Sometimes biblical stories have become so familiar to me that I tend to neglect the details—but sometimes the details express the true heart of the story. I have written previously of the way that familiarity breeds contempt; when I see something so recognizable, I tend to skim over it, but in so doing, I can overlook the small things that coalesce to create something wonderful.
Recently, my Bible reading took me to Exodus chapter 14—a very familiar passage, but something stood out to me that I had never really noticed before. As the Israelites are fleeing Egypt, they see the Egyptians pursuing them, and they begin to complain to Moses:
“Is it because there are no graves in Egypt that you have taken us away to die in the wilderness? What have you done to us in bringing us out of Egypt? … For it would have been better for us to serve the Egyptians than to die in the wilderness.” (vs. 11, 12b)
Beyond the obvious facts—how God has just accomplished a remarkable deliverance for His people from their Egyptian captors, and yet it only takes them a matter of days before they begin wailing and complaining again—Moses’ response from the Lord is what stood out to me:
“And Moses said to the people, ‘Fear not, stand firm, and see the salvation of the Lord, which he will work for you today. … The Lord will fight for you, and you have only to be silent.’” (vs. 13-14, emphasis mine)
What strange and noteworthy words: you have only to be silent.
Stop this ridiculous moaning, Moses seems to say. He must have wanted to smack his countrymen over the head. After all the miracles—the wondrous signs God had performed on their behalf in Egypt—they have already forgotten everything and want nothing more than to return to the “comfort” of their captivity. Have you forgotten?! Is your memory truly so clouded?! Don’t you remember what the Lord has done for you?!
At the same time, though, Moses’ response exudes gentleness and comfort as well. Don’t fear. I know you’re terrified. I know you think you’re facing certain death. But I promise you, the Lord is on our side. You have only to be silent.
Human nature almost never tends toward silence in moments of fear and distress. So often, we assume the worst—about both God and the ultimate outcome of our circumstances—and we will, without fail, naturally respond with grumbling, blame-shifting, and fearful outbursts.
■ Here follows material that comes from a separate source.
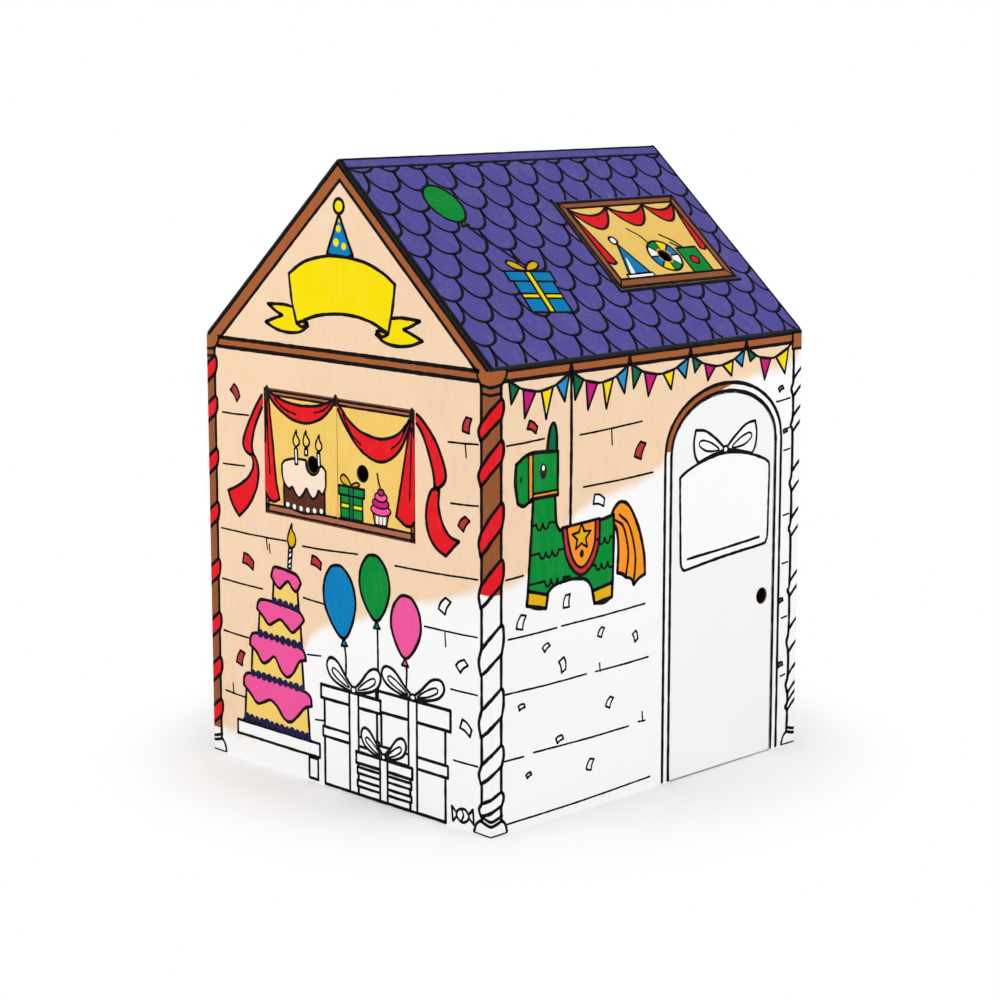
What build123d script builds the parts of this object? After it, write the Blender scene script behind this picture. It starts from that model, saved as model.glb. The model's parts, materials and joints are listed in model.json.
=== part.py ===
from build123d import *
from math import atan2, cos, hypot, sin, tan
import os

os.makedirs("parts", exist_ok=True)

# A play house folded from corrugated board, in millimetres.
# The front gable faces -Y, the wall with the door faces +X, and the ridge runs along Y.
# The origin is on the floor, under the middle of the house.

# Board and folds
board = 4.0             # thickness of the corrugated board
fold_radius = 3.0       # outside radius of a creased fold
cut_gap = 1.5           # width of the die-cut line round a flap
crease_gap = 0.3        # slack at the crease that a flap turns on
cut_overrun = 5.0       # how far a cutting shape reaches past the board

# House
house_width = 810.0     # across the gable, over the outside faces
house_depth = 885.0     # along the ridge, over the outside faces
eave_height = 860.0     # where the slope's top face meets the side wall's outer face
ridge_height = 1220.0   # where the two top faces meet, before the fold is rounded

# Flaps that hold the sheets together
rake_flap_depth = 50.0  # folded in from each gable, under the roof
eave_flap_depth = 80.0  # folded down from the roof, inside each side wall
glue_lap_width = 40.0   # where the ends of the wall sheet are glued
flap_taper = 22.0       # how much shorter a flap is along its free edge, at each end
flap_end_gap = 6.0      # room left between a flap's end and its neighbour

# Door, in the wall that faces +X
door_width = 307.0
door_from_back = 85.0       # free edge to the back corner
door_head_drop = 105.0      # eave to the top of the arch
door_arch_rise = 105.0      # straight sides' ends to the top of the arch
door_floor_gap = 3.0
door_hole_inset = 31.0      # free edge to the middle of the finger hole
door_hole_height = 330.0

# Window with two leaves, in the front gable wall
window_width = 434.0
window_height = 247.0
window_head_drop = 92.0     # eave to the top of the window
window_offset = -10.0       # middle of the window from the middle of the wall
leaf_hole_inset = 72.0      # middle seam to the middle of each finger hole
leaf_hole_rise = 112.0      # sill to the middle of each finger hole

# Skylight, in the slope that faces +X
skylight_width = 350.0
skylight_height = 240.0
skylight_rise = 157.0       # up the slope from the eave to its lower edge
skylight_from_back = 66.0   # far edge to the roof's back edge
skylight_hole_rise = 75.0   # lower edge to the middle of the finger hole
skylight_hole_offset = 16.0

finger_hole = 34.0          # diameter

# Worked out from the sizes above
half_width = house_width / 2
half_depth = house_depth / 2
pitch = atan2(ridge_height - eave_height, half_width)
slope_length = hypot(half_width, ridge_height - eave_height)
board_rise = board / cos(pitch)
fold_rise = board * tan(pitch)
side_wall_height = eave_height + fold_rise - board_rise
gable_height = ridge_height - board_rise


def slope_plane(side, depth):
    """Plane on one slope, depth under its top face: x along the ridge, y up the slope."""
    outward = Vector(side * sin(pitch), 0, cos(pitch))
    eave_point = Vector(side * half_width, 0, eave_height)
    return Plane(origin=eave_point - outward * depth, x_dir=(0, side, 0), z_dir=outward)


front_plane = Plane(origin=(0, -half_depth, 0), x_dir=(1, 0, 0), z_dir=(0, -1, 0))
door_plane = Plane(origin=(half_width, 0, 0), x_dir=(0, 1, 0), z_dir=(1, 0, 0))
skylight_plane = slope_plane(1, 0)


def arched_shape(left, right, bottom, springing, rise):
    """Face with straight sides and a half-ellipse over them."""
    middle = (left + right) / 2
    with BuildSketch() as shape:
        with BuildLine():
            Polyline((right, springing), (right, bottom), (left, bottom), (left, springing))
            EllipticalCenterArc((middle, springing), (right - left) / 2, rise, arc_size=180)
        make_face()
    return shape.sketch


def box_shape(left, right, bottom, top):
    """Face with four straight sides."""
    with BuildSketch() as shape:
        with Locations(((left + right) / 2, (bottom + top) / 2)):
            Rectangle(right - left, top - bottom)
    return shape.sketch


def tapered_shape(root_start, root_end, depth, taper):
    """Flap outline: its root lies along x at y = 0, and its free edge is shorter at both ends."""
    with BuildSketch() as shape:
        with BuildLine():
            Polyline(
                (root_start, 0),
                (root_end, 0),
                (root_end - taper, depth),
                (root_start + taper, depth),
                close=True,
            )
        make_face()
    return shape.sketch


# Where the door, the leaves and the skylight lie in their own planes
door_free_edge = half_depth - door_from_back
door_crease = door_free_edge - door_width
door_springing = eave_height - door_head_drop - door_arch_rise
window_left = window_offset - window_width / 2
window_right = window_offset + window_width / 2
window_top = eave_height - window_head_drop
window_sill_height = window_top - window_height
skylight_far = half_depth - skylight_from_back
skylight_near = skylight_far - skylight_width
skylight_top = skylight_rise + skylight_height

# Rake flaps run from just above the eave flap to just below the ridge
rake_flap_start = (2 * board + flap_end_gap) / cos(pitch)
rake_flap_end = slope_length - (2 * board * sin(pitch) + flap_end_gap) / cos(pitch)

with BuildPart() as wall_sheet:
    # Four walls standing round the floor
    with BuildSketch(Plane.XY):
        Rectangle(house_width, house_depth)
        Rectangle(house_width - 2 * board, house_depth - 2 * board, mode=Mode.SUBTRACT)
    extrude(amount=ridge_height)
    # Three corners are folded, and the fourth keeps the sheet's square cut end
    upright_edges = wall_sheet.edges().filter_by(Axis.Z)
    outer_edges = upright_edges.filter_by(lambda edge: abs(edge.center().X) > half_width - board / 2)
    folded_edges = outer_edges.filter_by(lambda edge: edge.center().X > 0 or edge.center().Y < 0)
    fillet(folded_edges, radius=fold_radius)
    # Trimmed to level side walls and two gables
    with BuildSketch(Plane.XZ):
        with BuildLine():
            Polyline(
                (-half_width, 0),
                (half_width, 0),
                (half_width, side_wall_height),
                (half_width - board, side_wall_height),
                (0, gable_height),
                (board - half_width, side_wall_height),
                (-half_width, side_wall_height),
                close=True,
            )
        make_face()
    extrude(amount=half_depth, both=True, mode=Mode.INTERSECT)
    # Flaps folded in along the rakes, flat under the roof
    for side in (-1, 1):
        for gable in (-1, 1):
            rake_plane = slope_plane(side, board)
            rake_root = Plane(
                origin=rake_plane.from_local_coords((gable * half_depth, 0, 0)),
                x_dir=rake_plane.y_dir,
                z_dir=rake_plane.z_dir * gable,
            )
            with BuildSketch(rake_root):
                add(tapered_shape(rake_flap_start, rake_flap_end, rake_flap_depth, flap_taper))
            extrude(amount=-gable * board)
    # Glued lap, folded in from the left wall and flat against the back wall
    lap_root = Plane(
        origin=(board - half_width, half_depth - board, 0), x_dir=(0, 0, 1), z_dir=(0, 1, 0)
    )
    with BuildSketch(lap_root):
        add(tapered_shape(0, side_wall_height - flap_end_gap, glue_lap_width, flap_taper))
    extrude(amount=-board)
    # Doorway
    with BuildSketch(door_plane):
        add(
            arched_shape(
                door_crease - crease_gap,
                door_free_edge + cut_gap,
                -cut_overrun,
                door_springing,
                door_arch_rise + cut_gap,
            )
        )
    extrude(amount=board + cut_overrun, both=True, mode=Mode.SUBTRACT)
    # Window
    with BuildSketch(front_plane):
        add(
            box_shape(
                window_left - crease_gap,
                window_right + crease_gap,
                window_sill_height - cut_gap,
                window_top + cut_gap,
            )
        )
    extrude(amount=board + cut_overrun, both=True, mode=Mode.SUBTRACT)
wall_sheet.part.label = "wall_sheet"

with BuildPart() as roof_sheet:
    # Two slopes folded at the ridge
    with BuildSketch(Plane.XZ):
        with BuildLine():
            Polyline(
                (half_width - board, eave_height + fold_rise),
                (0, ridge_height),
                (board - half_width, eave_height + fold_rise),
                (board - half_width, side_wall_height),
                (0, gable_height),
                (half_width - board, side_wall_height),
                close=True,
            )
        make_face()
    extrude(amount=half_depth, both=True)
    # A flap at each eave, tucked down inside the side wall
    for side in (-1, 1):
        eave_root = Plane(
            origin=(side * (half_width - board), 0, side_wall_height),
            x_dir=(0, -side, 0),
            z_dir=(side, 0, 0),
        )
        eave_flap_end = half_depth - 2 * board - flap_end_gap
        with BuildSketch(eave_root):
            add(tapered_shape(-eave_flap_end, eave_flap_end, eave_flap_depth, flap_taper))
            add(box_shape(-eave_flap_end, eave_flap_end, -board_rise, 0))
        extrude(amount=-board)
    # Rounded folds at the ridge and the eaves
    long_edges = roof_sheet.edges().filter_by(Axis.Y)
    ridge_edge = long_edges.sort_by(Axis.Z)[-1]
    top_edges = long_edges.filter_by(lambda edge: edge.center().Z > eave_height)
    eave_edges = top_edges.filter_by(lambda edge: abs(edge.center().X) > half_width - 1.5 * board)
    fillet([ridge_edge, *eave_edges], radius=fold_radius)
    # Skylight
    with BuildSketch(skylight_plane):
        add(
            box_shape(
                skylight_near - cut_gap,
                skylight_far + cut_gap,
                skylight_rise - cut_gap,
                skylight_top + crease_gap,
            )
        )
    extrude(amount=board + cut_overrun, both=True, mode=Mode.SUBTRACT)
roof_sheet.part.label = "roof_sheet"

with BuildPart() as door_flap:
    with BuildSketch(door_plane):
        add(
            arched_shape(
                door_crease, door_free_edge, door_floor_gap, door_springing, door_arch_rise
            )
        )
        with Locations((door_free_edge - door_hole_inset, door_hole_height)):
            Circle(finger_hole / 2, mode=Mode.SUBTRACT)
    extrude(amount=-board)
door_flap.part.label = "door_flap"

with BuildPart() as left_shutter:
    with BuildSketch(front_plane):
        add(
            box_shape(
                window_left, window_offset - cut_gap / 2, window_sill_height, window_top
            )
        )
        with Locations((window_offset - leaf_hole_inset, window_sill_height + leaf_hole_rise)):
            Circle(finger_hole / 2, mode=Mode.SUBTRACT)
    extrude(amount=-board)
left_shutter.part.label = "left_shutter"

with BuildPart() as right_shutter:
    with BuildSketch(front_plane):
        add(
            box_shape(
                window_offset + cut_gap / 2, window_right, window_sill_height, window_top
            )
        )
        with Locations((window_offset + leaf_hole_inset, window_sill_height + leaf_hole_rise)):
            Circle(finger_hole / 2, mode=Mode.SUBTRACT)
    extrude(amount=-board)
right_shutter.part.label = "right_shutter"

with BuildPart() as skylight_flap:
    with BuildSketch(skylight_plane):
        add(box_shape(skylight_near, skylight_far, skylight_rise, skylight_top))
        skylight_middle = (skylight_near + skylight_far) / 2
        with Locations((skylight_middle + skylight_hole_offset, skylight_rise + skylight_hole_rise)):
            Circle(finger_hole / 2, mode=Mode.SUBTRACT)
    extrude(amount=-board)
skylight_flap.part.label = "skylight_flap"

for sheet in (wall_sheet, roof_sheet, door_flap, left_shutter, right_shutter, skylight_flap):
    export_step(sheet.part, "parts/" + sheet.part.label + ".step")

print("pitch in radians", pitch, "slope", slope_length)
print("side wall", side_wall_height, "gable", gable_height)
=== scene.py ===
# %% [markdown]
# # A cardboard playhouse
# The house is two big sheets of corrugated board, folded, with a door, two window leaves and a
# skylight cut out of them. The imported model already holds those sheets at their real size. This
# lesson gives them board that looks like board, and then prints the picture on them: thin films
# of colour and ink that stand a fraction of a millimetre above the paper.

# %% Load the house
import json
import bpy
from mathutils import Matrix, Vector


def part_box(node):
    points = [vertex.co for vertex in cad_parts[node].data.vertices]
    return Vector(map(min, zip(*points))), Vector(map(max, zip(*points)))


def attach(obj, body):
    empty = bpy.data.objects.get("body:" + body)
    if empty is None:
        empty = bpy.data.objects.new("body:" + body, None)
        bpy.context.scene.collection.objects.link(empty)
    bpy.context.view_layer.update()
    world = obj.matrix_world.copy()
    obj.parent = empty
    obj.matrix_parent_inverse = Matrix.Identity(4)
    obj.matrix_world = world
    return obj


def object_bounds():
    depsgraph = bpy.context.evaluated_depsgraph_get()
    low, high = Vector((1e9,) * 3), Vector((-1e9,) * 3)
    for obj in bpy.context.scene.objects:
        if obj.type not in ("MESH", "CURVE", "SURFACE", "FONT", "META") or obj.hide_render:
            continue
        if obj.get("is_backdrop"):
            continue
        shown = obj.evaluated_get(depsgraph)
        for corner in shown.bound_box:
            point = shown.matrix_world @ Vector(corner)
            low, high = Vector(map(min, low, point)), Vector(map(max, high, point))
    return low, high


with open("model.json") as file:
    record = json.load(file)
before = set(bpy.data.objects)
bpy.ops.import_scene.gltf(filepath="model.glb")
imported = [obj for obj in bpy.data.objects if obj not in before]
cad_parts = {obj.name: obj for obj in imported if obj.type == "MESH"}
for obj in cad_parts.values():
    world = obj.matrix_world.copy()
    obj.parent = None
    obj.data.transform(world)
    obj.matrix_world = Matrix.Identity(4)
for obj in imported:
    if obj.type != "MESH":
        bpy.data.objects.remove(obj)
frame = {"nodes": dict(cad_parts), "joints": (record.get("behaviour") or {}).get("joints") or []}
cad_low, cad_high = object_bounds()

from copy import copy
from math import asin, atan2, ceil, cos, hypot, pi, radians, sin, tan

import bmesh
import bpy
from mathutils import Vector

MM = 0.001
print("nodes", sorted(frame["nodes"]), "from", tuple(cad_low), "to", tuple(cad_high))

# %% [markdown]
# The print is laid out in millimetres on flat pages, one for each face of the house, so the first
# step reads the sizes of the house from the frame. The skylight's crease lies on the top face of
# the slope and the gable's apex lies one board under it. Those two points give the pitch.

# %% Sizes of the house
BOARD = 4 * MM
FOLD_RADIUS = 3 * MM
HALF_WIDTH = cad_high.x
HALF_DEPTH = cad_high.y
WIDTH = 2 * HALF_WIDTH / MM
DEPTH = 2 * HALF_DEPTH / MM

_, wall_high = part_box("wall_sheet")
creases = {joint["name"]: Vector(joint["pos_m"]) for joint in frame["joints"]}
skylight_crease = creases["skylight_crease"]
apex_rise = wall_high.z - skylight_crease.z
PITCH = atan2(apex_rise, skylight_crease.x) + asin(BOARD / hypot(apex_rise, skylight_crease.x))
RIDGE = skylight_crease.z + skylight_crease.x * tan(PITCH)
EAVE = RIDGE - HALF_WIDTH * tan(PITCH)
SLOPE = HALF_WIDTH / cos(PITCH) / MM
APEX = wall_high.z / MM
WALL_TOP = (EAVE + BOARD * tan(PITCH) - BOARD / cos(PITCH)) / MM
print("pitch", round(PITCH / radians(1), 2), "slope", round(SLOPE, 1), "wall top", round(WALL_TOP, 1))

# %% [markdown]
# ## Camera, light and floor
# The photo looks at the near corner from a little above the middle of the roof, with a long lens.
# A small shift keeps the walls upright. The light is a plain soft studio set: one wide lamp for
# each wall and one overhead, so that both walls are lit alike.

# %% Camera
CAMERA_PLACE = (3.4159, -3.4168, 1.4243)
CAMERA_TURN = 45.13
CAMERA_DIP = 9.225
CAMERA_LENS = 87.03
CAMERA_SHIFT = -0.06
SENSOR_WIDTH = 36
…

But rarely silence. Call it a need to feel in control: if we occupy ourselves with complaining about what has led us to a point of distress, then we might be comforted if we feel a false sense of control. When humans respond to trying circumstances, they want to be in control. But when control spins out of our hands, we are left disoriented and terrified.
Here is the beauty of trust in God’s sovereignty. Instead of that obsessive need to control our circumstances, we need only rest in His providence—we have only to be silent. God has called us as His own; why do we mistrust Him at every bend in the road? Stand down, God says. Hold fast; I am fighting for you. Don’t complain. Don’t tremble. Don’t fear. Be silent, and watch what I will do.
The chapter finishes with a declaration:
“Thus the Lord saved Israel that day from the hand of the Egyptians, and Israel saw the Egyptians dead on the seashore. Israel saw the great power that the Lord used against the Egyptians, so the people feared the Lord, and they believed in the Lord and in his servant Moses.” (vs. 30-31, emphasis mine)
Only hours before, the children of Israel stood at the edge of the Red Sea, unable to see any way out. God’s deliverance seemed unlikely, not to mention physically impossible. But after such a clear, visible outpouring of both wrath and mercy, the people also saw God’s deliverance. With their own eyes, they looked in wonder on the mangled bodies of the Egyptians and the wreckage of their mighty chariots.
It’s true that God doesn’t always employ such a visible rescue from the troubling circumstances of our lives. Sometimes we might never “see” our salvation except through the eyes of faith, at least on this side of eternity. But the exhortation and the promise remain the same:
Stand fast. Fear not. The Lord fights for you, and you have only to be silent.